Object modeling scripts
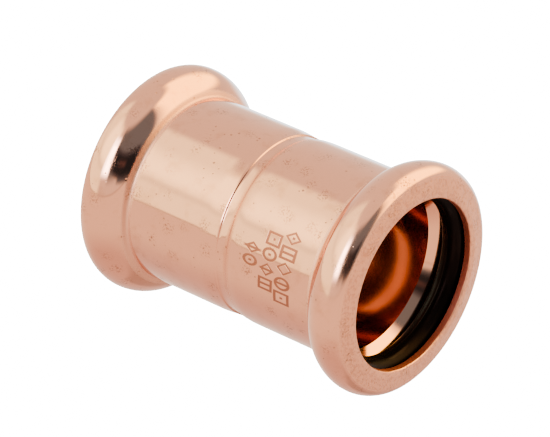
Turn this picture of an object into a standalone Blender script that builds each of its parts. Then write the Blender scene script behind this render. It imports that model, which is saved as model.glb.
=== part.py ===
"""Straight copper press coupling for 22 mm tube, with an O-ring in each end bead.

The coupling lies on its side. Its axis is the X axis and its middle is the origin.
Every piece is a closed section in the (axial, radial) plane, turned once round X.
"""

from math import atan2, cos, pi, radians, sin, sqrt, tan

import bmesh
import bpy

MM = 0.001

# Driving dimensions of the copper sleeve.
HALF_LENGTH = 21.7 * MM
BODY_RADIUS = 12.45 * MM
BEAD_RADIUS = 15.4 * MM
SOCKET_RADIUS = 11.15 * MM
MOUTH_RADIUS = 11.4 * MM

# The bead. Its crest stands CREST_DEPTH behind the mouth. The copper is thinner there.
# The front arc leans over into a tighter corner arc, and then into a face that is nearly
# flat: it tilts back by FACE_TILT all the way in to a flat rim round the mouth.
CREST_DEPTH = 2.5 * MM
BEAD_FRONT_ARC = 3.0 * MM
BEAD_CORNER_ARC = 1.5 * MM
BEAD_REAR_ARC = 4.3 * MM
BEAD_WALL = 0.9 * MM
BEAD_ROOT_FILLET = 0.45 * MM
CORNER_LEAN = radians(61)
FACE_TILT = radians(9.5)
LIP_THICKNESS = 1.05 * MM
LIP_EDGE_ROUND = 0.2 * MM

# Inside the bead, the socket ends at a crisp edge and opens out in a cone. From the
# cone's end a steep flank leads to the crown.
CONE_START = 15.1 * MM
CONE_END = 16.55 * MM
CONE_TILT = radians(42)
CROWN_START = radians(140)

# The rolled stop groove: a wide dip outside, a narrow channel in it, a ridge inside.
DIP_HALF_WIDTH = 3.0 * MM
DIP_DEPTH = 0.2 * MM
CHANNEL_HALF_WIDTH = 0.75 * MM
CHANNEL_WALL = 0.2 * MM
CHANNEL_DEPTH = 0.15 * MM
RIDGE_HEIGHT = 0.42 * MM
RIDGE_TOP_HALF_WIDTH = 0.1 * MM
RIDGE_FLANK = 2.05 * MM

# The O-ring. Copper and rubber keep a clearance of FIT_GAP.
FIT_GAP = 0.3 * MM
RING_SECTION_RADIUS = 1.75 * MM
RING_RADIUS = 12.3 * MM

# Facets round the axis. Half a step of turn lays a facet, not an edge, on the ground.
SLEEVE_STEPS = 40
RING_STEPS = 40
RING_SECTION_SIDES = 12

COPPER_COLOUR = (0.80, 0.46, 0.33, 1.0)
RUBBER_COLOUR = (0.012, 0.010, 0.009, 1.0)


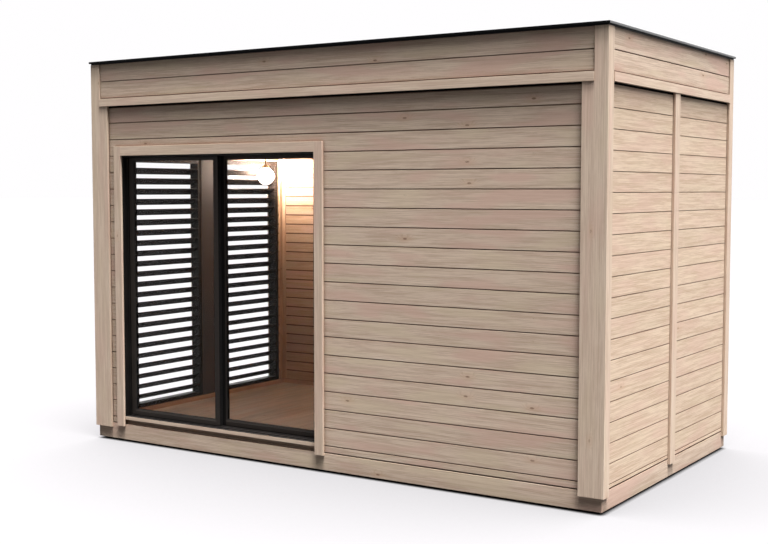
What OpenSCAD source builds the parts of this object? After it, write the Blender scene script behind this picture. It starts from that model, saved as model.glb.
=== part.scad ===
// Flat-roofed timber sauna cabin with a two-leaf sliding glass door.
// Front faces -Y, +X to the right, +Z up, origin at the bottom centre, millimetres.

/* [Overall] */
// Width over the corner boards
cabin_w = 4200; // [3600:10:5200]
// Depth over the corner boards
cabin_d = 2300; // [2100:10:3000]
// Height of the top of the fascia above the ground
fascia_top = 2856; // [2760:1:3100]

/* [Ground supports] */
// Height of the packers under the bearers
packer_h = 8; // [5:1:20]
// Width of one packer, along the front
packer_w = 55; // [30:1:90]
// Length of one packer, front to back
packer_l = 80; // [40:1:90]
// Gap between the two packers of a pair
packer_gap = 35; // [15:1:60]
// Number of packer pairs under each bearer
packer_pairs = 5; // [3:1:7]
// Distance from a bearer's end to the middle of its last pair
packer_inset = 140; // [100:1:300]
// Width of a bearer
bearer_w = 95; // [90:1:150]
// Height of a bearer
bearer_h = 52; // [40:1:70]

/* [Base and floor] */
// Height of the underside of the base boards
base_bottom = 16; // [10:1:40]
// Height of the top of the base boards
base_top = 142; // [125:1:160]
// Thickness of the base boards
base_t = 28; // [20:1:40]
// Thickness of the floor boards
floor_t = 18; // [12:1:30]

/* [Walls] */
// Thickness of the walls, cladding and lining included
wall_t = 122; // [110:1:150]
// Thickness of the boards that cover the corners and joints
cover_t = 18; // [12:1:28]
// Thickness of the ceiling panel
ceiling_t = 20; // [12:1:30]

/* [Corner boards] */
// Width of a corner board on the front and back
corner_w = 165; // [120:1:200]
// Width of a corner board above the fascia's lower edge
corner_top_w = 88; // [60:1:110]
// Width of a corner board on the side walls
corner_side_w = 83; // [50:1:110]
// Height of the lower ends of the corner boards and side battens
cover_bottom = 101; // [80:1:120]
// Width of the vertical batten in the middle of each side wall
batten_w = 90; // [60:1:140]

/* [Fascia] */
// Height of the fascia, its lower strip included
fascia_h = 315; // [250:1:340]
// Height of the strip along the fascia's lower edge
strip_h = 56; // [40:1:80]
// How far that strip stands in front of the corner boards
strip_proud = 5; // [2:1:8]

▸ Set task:
Only the lines from the beginning of the material above through the line with "each end bead." are wanted; extract them exactly.

▸ Solved problem:
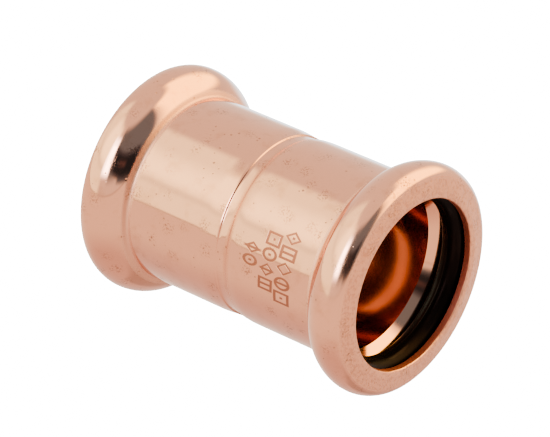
Turn this picture of an object into a standalone Blender script that builds each of its parts. Then write the Blender scene script behind this render. It imports that model, which is saved as model.glb.
=== part.py ===
"""Straight copper press coupling for 22 mm tube, with an O-ring in each end bead.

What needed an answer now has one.